Fraud Detection and National Security

This office flags applications and petitions that trigger national security and criminal database notifications; such duties, formerly performed by INS enforcement, are now under the responsibility of DHS’s Immigration and Customs Enforcement (ICE)

Civic Integration

Instructing and training on citizenship rights and responsibilities via a Citizenship Resource Center website and via the Immigrant Integration Grants Program “which assists public or private nonprofit organizations that provide citizenship instruction and naturalization application services to LPRs

Naturalization

Granting U.S. citizenship to LPRs; adjudicators must check if aliens have continuously resided in the U.S. for a specific period of time, have good moral character, are able to read, write, speak, and understand English, and have a basic knowledge of U.S. civic matters and history;
Do unsavory characters who are not worthy of American citizenship or of refugee status slip through the adjudication process? Of course they do, the terrorist Tsernaev brothers come to mind.

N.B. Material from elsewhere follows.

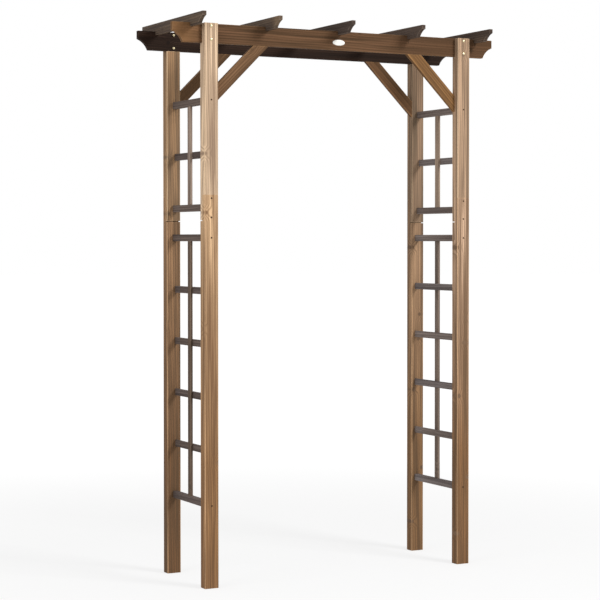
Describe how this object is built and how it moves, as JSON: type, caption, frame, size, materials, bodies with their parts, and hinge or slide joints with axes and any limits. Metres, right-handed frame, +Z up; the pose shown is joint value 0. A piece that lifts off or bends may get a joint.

One of the biggest criticisms of USCIS is that petitions are still processed in the “outmoded” paper form and there are constant complaints of lost files. Since 2008 USCIS has embarked on IT Modernization and Client Services in order to “improve information sharing, workload capacity, and system integrity.” Eventually the system will be “paperless, centralized, and consolidated, ensuring national security and integrity, customer service, operational efficiency, and quality in immigration benefit decisions.” (Fiscal Year 2016 Congressional Budget Justifications, p. 3357)

Since Congress is so weak and unwilling to protect our borders, our American interests, and our sovereignty, would a President Trump be ready to use his executive pen to stop the flood of illegal immigrants by building a fence, enforcing current immigration laws, and deporting criminal illegal aliens?